Multicultural societies are not automatically immune from backlash politics simply because they become more diverse.
In fact, rapid social change can sometimes intensify those tensions. And the warning signs are already here.
We are seeing growing hostility toward migrants during a housing crisis. We are seeing diversity and inclusion initiatives turned into culture-war battlegrounds. We are seeing outrage-driven commentary rewarded online. And we are watching racial resentment increasingly repackaged as “common sense” politics.
None of this means Australia has failed as a multicultural nation.
In many ways, the backlash against Spencer’s videos also shows how much the country has changed. Many Australians were disgusted by the content. Employers, organisations and members of the public publicly condemned it. That matters.
But the backlash to the backlash matters too. Because it reveals there is still a significant audience for racial division, particularly when it is wrapped in the language of comedy, anti-wokeness or anti-establishment politics.

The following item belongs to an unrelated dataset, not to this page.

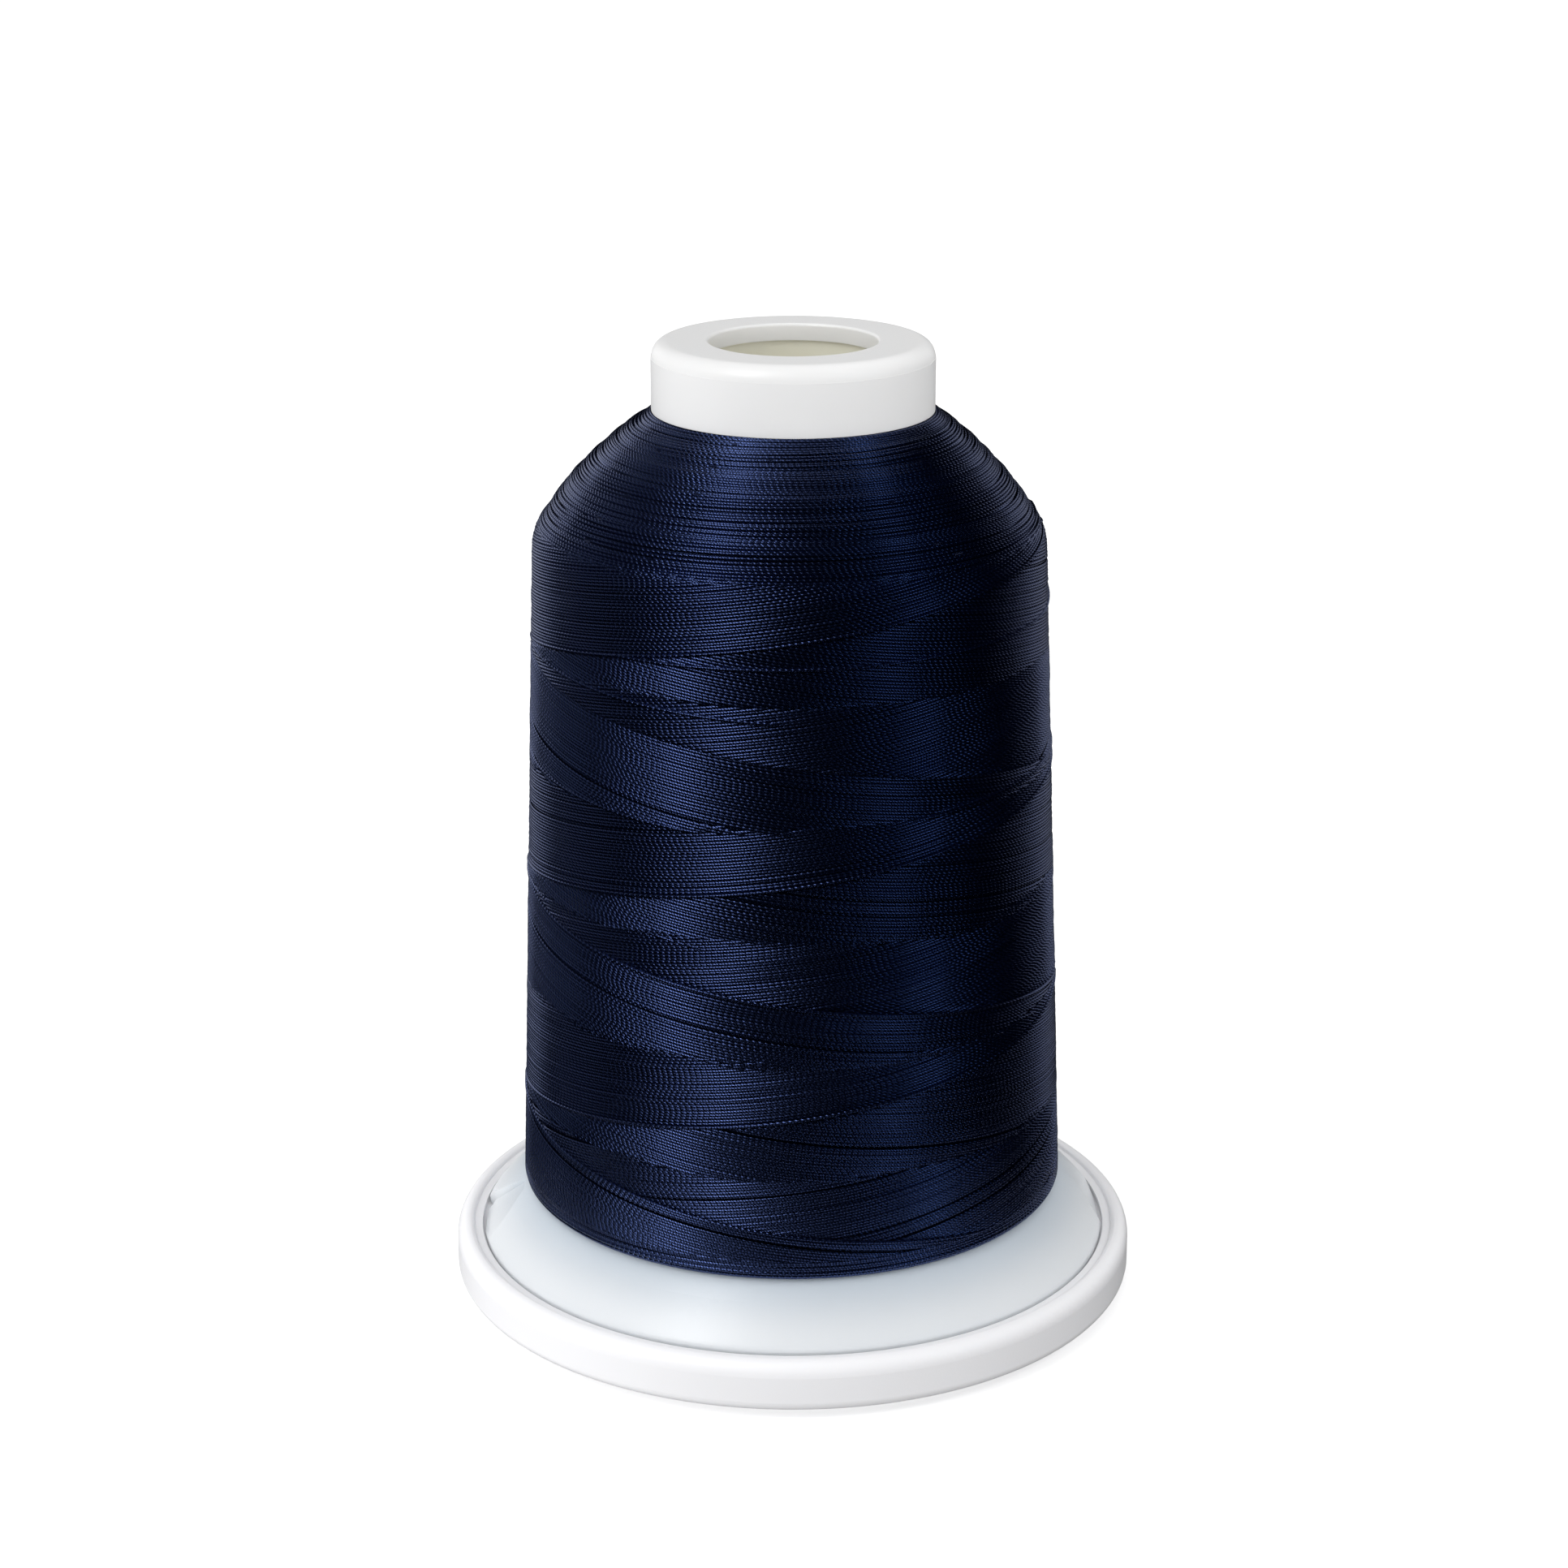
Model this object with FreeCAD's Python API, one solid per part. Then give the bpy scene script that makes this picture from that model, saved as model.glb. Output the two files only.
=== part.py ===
import FreeCAD, Part
import math
import os

# A spool of sewing thread on a snap base, in millimetres.
# +Z runs up the spool's axis.  The origin is on the axis, in the plane the base stands on.

# Through hole for a spool pin
PIN_HOLE_R = 6.35

# Snap base: a round tray with a raised rim, a step beside the flange's lip, a ledge below the
# lip that the thread's end is nipped against, and a springy hub
BASE_R = 27.0
BASE_HEIGHT = 4.7
BASE_FOOT_R = 23.2
BASE_WALL_LOW_Z = 1.5
BASE_WALL_TOP_Z = 3.5
RIM_CREST_R = 25.95
RIM_INNER_R = 25.65
RIM_INNER_Z = 4.5
STEP_OUTER_R = 25.6
STEP_INNER_R = 24.98
STEP_Z = 4.38
LEDGE_INNER_R = 24.1
LEDGE_Z = 3.85
FLOOR_TOP_Z = 2.0
FLOOR_LOW_Z = 0.6
FOOT_INNER_R = 19.0

# Hub of the base, its snap bead and the slits that make its fingers
HUB_R = 7.68
HUB_TOP_Z = 15.0
HUB_NOSE_R = 7.3
BEAD_R = 8.05
BEAD_LOW_Z = 12.6
BEAD_TOP_Z = 13.6
BEAD_CHAMFER = 0.3
SLIT_WIDTH = 1.4
SLIT_LOW_Z = 5.0
SLIT_COUNT = 4
SLIT_ANGLE = 45.0

# Travel of the spool on the hub, from closed to open
SNAP_TRAVEL = 2.5
AXIAL_PLAY = 0.1
REST_GAP = 0.02

# Flange: a domed skirt with a hub below the core tube
LIP_R = 24.8
LIP_Z = 4.7
LIP_EDGE_R = 0.2
LIP_UNDER_Z = 3.95
SKIRT_OUTER_R = 23.7
SKIRT_INNER_R = 22.5
SHELL_T = 1.3
DOME_Z = 12.2
DOME_END = (19.8, 9.35)
DOME_ARC_MID = (21.15, 8.4)
DOME_ARC_END = (22.3, 7.3)
CONE_MID = (23.55, 6.05)
SOCKET_R = 7.75
SOCKET_GROOVE_R = 8.2
SPIGOT_R = 8.87
SPIGOT_TOP_Z = 19.0

# Two notches in the flange's lip that hold the thread's end, each with a lead-in scoop
NOTCH_ANGLES = (-3.5, 176.5)
NOTCH_WIDTH = 3.2
NOTCH_APEX_R = 23.95
NOTCH_OVERREACH = 0.4
SCOOP_FOOT_INSET = 0.35
SCOOP_FOOT_SHIFT = 0.2
SCOOP_CUT_HEIGHT = 8.0
SCOOP_LIP_DEPTH = 0.75
SCOOP_RADIAL_SLOPE = 1.2
SCOOP_BACK_SLOPE = 0.08
SCOOP_RIDGE_ANGLE = 131.0
SCOOP_LENGTH = 9.5
SCOOP_INNER_REACH = 5.0

# Core tube, whose bore narrows at the top to guide the spool pin
CORE_R = 9.9
CORE_BORE_R = 8.9
CORE_TOP_Z = 74.3
GUIDE_BORE_R = 6.6
GUIDE_LOW_Z = 66.5
GUIDE_TAPER_Z = 64.0

# Top cap
CAP_R = 10.65
CAP_TOP_Z = 75.6
CAP_LOW_Z = 70.4
CAP_EDGE_R = 1.2
CAP_SEAM_STEP = 0.04
CAP_HOLE_EDGE_R = 0.2
CAP_SKIRT_BORE_R = 9.93

# Wound thread, as one closed solid of its outer shape
PACKAGE_CLEARANCE = 0.05
PACKAGE_LOW = (21.3, 9.3)
PACKAGE_LOW_MID = (21.2, 8.85)
PACKAGE_LOW_END = (20.9, 8.72)
PACKAGE_HIGH = (19.45, 60.0)
PACKAGE_BEND_MID = (19.28, 61.1)
PACKAGE_BEND_END = (18.7, 62.25)
SHOULDER_MID = (15.62, 66.4)
SHOULDER_END = (10.75, CAP_LOW_Z - PACKAGE_CLEARANCE)

AXIS_FOOT = FreeCAD.Vector(0, 0, 0)
UP = FreeCAD.Vector(0, 0, 1)
ROUND_PULL = 0.5523  # makes a cubic curve follow a quarter of an ellipse
CUT_MARGIN = 2.0  # how far cutters stand out past what they cut


def at(point):
    """A point of a half section, given as (radius, height), as a vector."""
    return FreeCAD.Vector(point[0], 0, point[1])


def line(start, end):
    """A straight stretch of a half section."""
    return Part.LineSegment(at(start), at(end)).toShape()


def arc(start, middle, end):
    """A round stretch of a half section, through three points."""
    return Part.Arc(at(start), at(middle), at(end)).toShape()


def rounding(start, corner, end):
    """A round that leaves both sides of a corner smoothly, with legs that may differ."""
    leave = [start[i] + (corner[i] - start[i]) * ROUND_PULL for i in (0, 1)]
    arrive = [end[i] + (corner[i] - end[i]) * ROUND_PULL for i in (0, 1)]
    curve = Part.BezierCurve()
    curve.setPoles([at(start), at(leave), at(arrive), at(end)])
    return curve.toShape()


def chain(points):
    """Straight stretches through a row of points."""
    return [line(points[i], points[i + 1]) for i in range(len(points) - 1)]


def turned(edges):
    """The solid swept by turning a closed half section about the spool's axis."""
    face = Part.Face(Part.Wire(edges))
    return face.revolve(AXIS_FOOT, UP, 360)


def snap_base():
    """The round tray that the spool snaps onto, with its rim, step, ledge and slotted hub."""
    crest = (RIM_CREST_R, BASE_HEIGHT)
    wall_top = (BASE_R, BASE_WALL_TOP_Z)
    wall_low = (BASE_R, BASE_WALL_LOW_Z)
    foot = (BASE_FOOT_R, 0)
    rim_inner = (RIM_INNER_R, RIM_INNER_Z)
    outer = [
        line((FOOT_INNER_R, 0), foot),
        rounding(foot, (BASE_R, 0), wall_low),
        line(wall_low, wall_top),
        rounding(wall_top, (BASE_R, BASE_HEIGHT), crest),
        rounding(crest, (RIM_INNER_R, BASE_HEIGHT), rim_inner),
    ]
    inner = chain([
        rim_inner,
        (STEP_OUTER_R, STEP_Z),
        (STEP_INNER_R, STEP_Z),
        (STEP_INNER_R, LEDGE_Z),
        (LEDGE_INNER_R, LEDGE_Z),
        (LEDGE_INNER_R, FLOOR_TOP_Z),
        (HUB_R, FLOOR_TOP_Z),
        (HUB_R, BEAD_LOW_Z - BEAD_CHAMFER),
        (BEAD_R, BEAD_LOW_Z),
        (BEAD_R, BEAD_TOP_Z - BEAD_CHAMFER),
        (HUB_R, BEAD_TOP_Z),
        (HUB_NOSE_R, HUB_TOP_Z),
        (PIN_HOLE_R, HUB_TOP_Z),
        (PIN_HOLE_R, FLOOR_LOW_Z),
        (FOOT_INNER_R - FLOOR_LOW_Z, FLOOR_LOW_Z),
        (FOOT_INNER_R, 0),
    ])
    base = turned(outer + inner)
    slit_reach = HUB_R + CUT_MARGIN
    for i in range(SLIT_COUNT // 2):
        slit = Part.makeBox(2 * slit_reach, SLIT_WIDTH, HUB_TOP_Z - SLIT_LOW_Z + CUT_MARGIN)
        slit.translate(FreeCAD.Vector(-slit_reach, -SLIT_WIDTH / 2, SLIT_LOW_Z))
        slit.rotate(AXIS_FOOT, UP, SLIT_ANGLE + i * 360 / SLIT_COUNT)
        base = base.cut(slit)
    return base


def lip_notch():
    """Cutter for a V notch through the lip, at angle 0."""
    half = NOTCH_WIDTH / 2
    reach = LIP_R + NOTCH_OVERREACH
    corners = [(NOTCH_APEX_R, 0), (reach, -half), (reach, half), (NOTCH_APEX_R, 0)]
    outline = Part.makePolygon([FreeCAD.Vector(x, y, LIP_UNDER_Z - CUT_MARGIN) for x, y in corners])
    return Part.Face(outline).extrude(UP * (LIP_Z - LIP_UNDER_Z + 2 * CUT_MARGIN))


def lip_scoop():
    """Cutter for the sloping lead-in behind a notch at angle 0, which thins out backwards."""
    ridge = math.radians(SCOOP_RIDGE_ANGLE)
    inward = (math.cos(ridge), math.sin(ridge))
    foot = (LIP_R - SCOOP_FOOT_INSET, -SCOOP_FOOT_SHIFT)
    outer = (foot[0] - CUT_MARGIN * inward[0], foot[1] - CUT_MARGIN * inward[1])
    inner = (foot[0] + SCOOP_INNER_REACH * inward[0], foot[1] + SCOOP_INNER_REACH * inward[1])
    back = (inner[0], inner[1] + SCOOP_LENGTH)
    corners = [outer, (LIP_R + CUT_MARGIN, back[1]), back, inner, outer]

    def shelf_z(x, y):
        drop = SCOOP_RADIAL_SLOPE * (x - LIP_R) + SCOOP_BACK_SLOPE * y
        return LIP_Z - SCOOP_LIP_DEPTH - drop

    outline = Part.makePolygon([FreeCAD.Vector(x, y, shelf_z(x, y)) for x, y in corners])
    return Part.Face(outline).extrude(UP * SCOOP_CUT_HEIGHT)


def flange():
    """The domed flange below the thread, with the socket that rides on the base's hub."""
    rest_z = FLOOR_TOP_Z + REST_GAP
    groove_low = BEAD_LOW_Z - SNAP_TRAVEL - AXIAL_PLAY - BEAD_CHAMFER
    groove_top = BEAD_TOP_Z + AXIAL_PLAY
    lip_edge = (LIP_R, LIP_Z - LIP_EDGE_R)
    lip_top = (LIP_R - LIP_EDGE_R, LIP_Z + LIP_EDGE_R)
    section = [
        line((CORE_R, DOME_Z), DOME_END),
        arc(DOME_END, DOME_ARC_MID, DOME_ARC_END),
        arc(DOME_ARC_END, CONE_MID, lip_top),
        rounding(lip_top, (LIP_R, LIP_Z), lip_edge),
    ]
    section += chain([
        lip_edge,
        (LIP_R, LIP_UNDER_Z + LIP_EDGE_R),
        (LIP_R - LIP_EDGE_R, LIP_UNDER_Z),
        (SKIRT_OUTER_R, LIP_UNDER_Z),
        (SKIRT_OUTER_R, rest_z),
        (SKIRT_INNER_R, rest_z),
        (SKIRT_INNER_R, DOME_ARC_END[1] - SHELL_T),
        (DOME_END[0], DOME_END[1] - SHELL_T),
        (CORE_R, DOME_Z - SHELL_T),
        (CORE_R, rest_z),
        (SOCKET_R, rest_z),
        (SOCKET_R, groove_low),
        (SOCKET_GROOVE_R, groove_low + BEAD_CHAMFER),
        (SOCKET_GROOVE_R, groove_top),
        (SOCKET_R, groove_top),
        (SOCKET_R, SPIGOT_TOP_Z),
        (SPIGOT_R, SPIGOT_TOP_Z),
        (SPIGOT_R, DOME_Z),
        (CORE_R, DOME_Z),
    ])
    body = turned(section)
    for angle in NOTCH_ANGLES:
        for cutter in (lip_notch(), lip_scoop()):
            cutter.rotate(AXIS_FOOT, UP, angle)
            body = body.cut(cutter)
    return body


def core_tube():
    """The straight tube that the thread is wound on, with a guide ring at its top."""
    return turned(chain([
        (CORE_BORE_R, DOME_Z),
        (CORE_R, DOME_Z),
        (CORE_R, CORE_TOP_Z),
        (GUIDE_BORE_R, CORE_TOP_Z),
        (GUIDE_BORE_R, GUIDE_LOW_Z),
        (CORE_BORE_R, GUIDE_TAPER_Z),
        (CORE_BORE_R, DOME_Z),
    ]))


def top_cap():
    """The cap pressed over the top of the core tube."""
    shoulder = (CAP_R - CAP_SEAM_STEP, CAP_TOP_Z - CAP_EDGE_R)
    top_edge = (CAP_R - CAP_EDGE_R, CAP_TOP_Z)
    hole_edge = (PIN_HOLE_R + CAP_HOLE_EDGE_R, CAP_TOP_Z)
    hole_wall = (PIN_HOLE_R, CAP_TOP_Z - CAP_HOLE_EDGE_R)
    section = chain([
        hole_wall,
        (PIN_HOLE_R, CORE_TOP_Z),
        (CAP_SKIRT_BORE_R, CORE_TOP_Z),
        (CAP_SKIRT_BORE_R, CAP_LOW_Z),
        (CAP_R, CAP_LOW_Z),
        (CAP_R, CAP_TOP_Z - CAP_EDGE_R),
        shoulder,
    ])
    section += [
        rounding(shoulder, (shoulder[0], CAP_TOP_Z), top_edge),
        line(top_edge, hole_edge),
        rounding(hole_edge, (PIN_HOLE_R, CAP_TOP_Z), hole_wall),
    ]
    return turned(section)


def thread_package():
    """The wound thread, as a closed ring with a tapering body and a rounded shoulder."""
    bore_r = CORE_R + PACKAGE_CLEARANCE
    low_inner = (bore_r, DOME_Z + PACKAGE_CLEARANCE)
    low_outer = (DOME_END[0], DOME_END[1] + PACKAGE_CLEARANCE)
    section = [
        line(low_inner, low_outer),
        line(low_outer, PACKAGE_LOW_END),
        arc(PACKAGE_LOW_END, PACKAGE_LOW_MID, PACKAGE_LOW),
        line(PACKAGE_LOW, PACKAGE_HIGH),
        arc(PACKAGE_HIGH, PACKAGE_BEND_MID, PACKAGE_BEND_END),
        arc(PACKAGE_BEND_END, SHOULDER_MID, SHOULDER_END),
        line(SHOULDER_END, (bore_r, SHOULDER_END[1])),
        line((bore_r, SHOULDER_END[1]), low_inner),
    ]
    return turned(section)


NODES = {
    "snap_base": snap_base,
    "spool_flange": flange,
    "core_tube": core_tube,
    "top_cap": top_cap,
    "thread_package": thread_package,
}

os.makedirs("parts", exist_ok=True)
for name, make in NODES.items():
    shape = make()
    shape.exportStep("parts/" + name + ".step")
    print(name, "valid", shape.isValid(), "solids", len(shape.Solids), "mm3", round(shape.Volume, 1))
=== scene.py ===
"""Studio model of a spool of thread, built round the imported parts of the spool.

Lengths in the classes are in millimetres and angles in degrees, unless a name says otherwise.
Meshes are in metres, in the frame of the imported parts: +Z runs up the spool's axis.
"""

import logging
import math
import random
from dataclasses import dataclass, field
from enum import Enum

import bmesh
import bpy
import numpy as np
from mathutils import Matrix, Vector


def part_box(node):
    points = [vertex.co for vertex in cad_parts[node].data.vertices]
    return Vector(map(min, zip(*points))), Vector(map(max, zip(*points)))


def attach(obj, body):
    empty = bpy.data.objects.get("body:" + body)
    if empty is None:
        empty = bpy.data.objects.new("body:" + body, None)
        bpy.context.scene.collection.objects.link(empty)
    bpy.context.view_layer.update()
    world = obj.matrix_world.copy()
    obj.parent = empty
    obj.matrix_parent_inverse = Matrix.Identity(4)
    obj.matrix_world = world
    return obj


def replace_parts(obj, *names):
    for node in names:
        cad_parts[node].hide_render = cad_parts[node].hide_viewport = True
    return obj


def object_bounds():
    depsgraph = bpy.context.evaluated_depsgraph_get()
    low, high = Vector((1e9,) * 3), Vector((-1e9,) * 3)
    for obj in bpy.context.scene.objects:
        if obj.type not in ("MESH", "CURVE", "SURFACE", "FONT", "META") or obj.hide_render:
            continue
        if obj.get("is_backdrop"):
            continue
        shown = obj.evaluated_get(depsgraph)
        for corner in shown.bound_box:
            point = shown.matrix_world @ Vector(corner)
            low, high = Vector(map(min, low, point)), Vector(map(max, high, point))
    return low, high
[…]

For years, Australians liked to believe racism was mostly confined to fringe extremists and anonymous internet trolls.
But racism rarely disappears completely. It evolves. It adapts to the times.
It learns new language. It hides behind humour, satire, free speech and culture wars. And when enough people reward it with money, attention and political support, it slowly moves from the fringes back into the mainstream.
Australia has changed dramatically over the past 30 years.
The question now is whether our politics, media and public conversations are changing with it.
Or whether we are sleepwalking into a future where racism is no longer something politicians and public figures are ashamed to flirt with, but something increasingly seen as profitable, popular and politically useful.